I thought bread yeast must not get wet...

It depends. If you select one of your bread machine cycles that "waits" for a while before starting (ex: put ingredients in now at 2:00, but tell the bread machine not to actually start making bread until 4:00) the yeast needs to stay dry for now. But if you select a bread machine cycle that starts right away, whether or not the yeast is dry or wet doesn't really matter.

When the yeast gets wet it "wakes up" and starts growing again. With dry "instant" yeast this only takes a few minutes. But you can force even instant yeast to wake up sooner by dissolving it in water. By explicitly wetting the yeast you're in effect giving the yeast a "head start", which makes your bread rise even higher (the same as adding more yeast, except without the risk of tasting funky because of "too much" yeast).

...wet ingredients first, yeast last...

Again it only matters if you're going to "hold" the ingredients for a while before starting the bread. If the ingredients are going to sit there for a couple hours, you don't want the wet ingredients on top where they might soak down through everything else. But if you're going to make bread right away, either order (wet then dry, or dry then wet) will work about equally well.

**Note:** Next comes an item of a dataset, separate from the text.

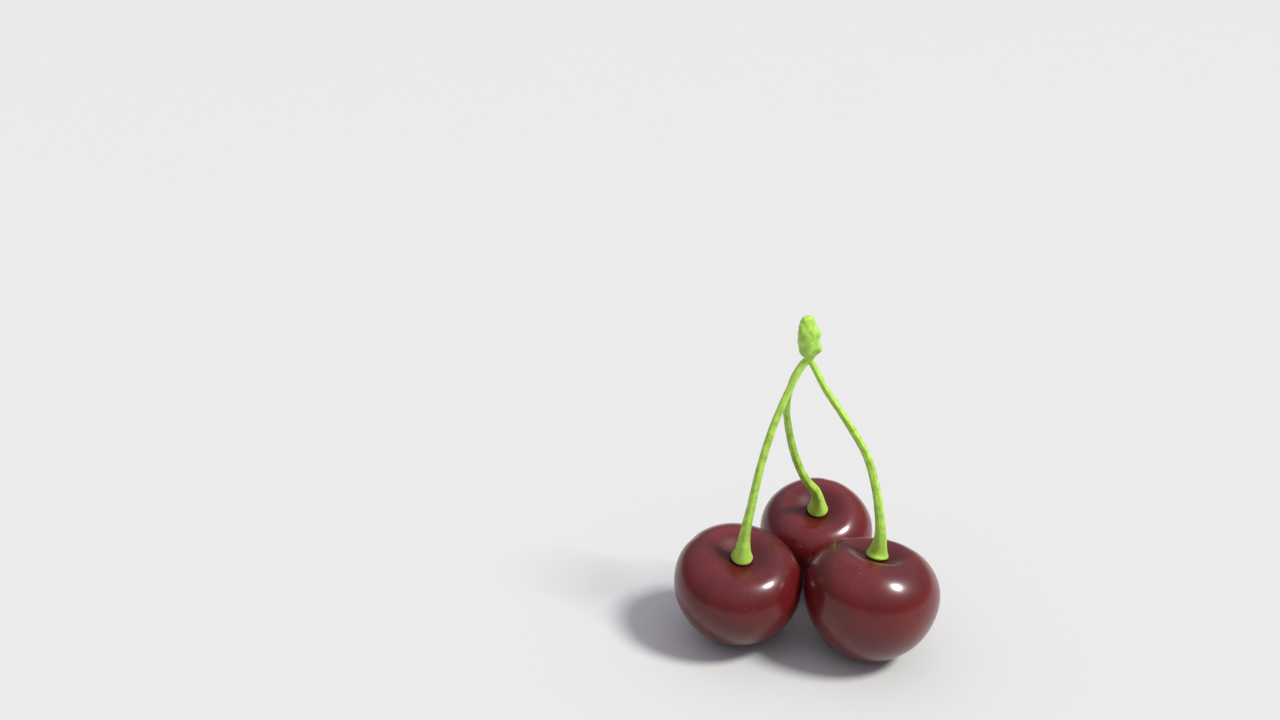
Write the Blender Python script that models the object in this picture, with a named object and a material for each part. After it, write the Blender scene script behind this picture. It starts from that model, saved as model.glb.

All that really matters in every case is to keep the yeast and the salt apart. Once they're mixed into the dough (either dry or wet), the concentrations are too low to notice any problem. But if for example you dissolve the yeast in water and then add all the salt to that same water, they'll be at a high enough concentration that the salt will seriously interfere with the yeast.


To me an interesting question is why your results using a "conventional" recipe are unsatisfactory. (If something else wasn't going wrong anyway, the "unconventional" recipe might work too well, growing right out of the pan and producing a misshapen loaf.) My first guesses would be either a) yeast half-dead because it's either very old or hasn't been stored properly, or b) funky el-cheapo flour.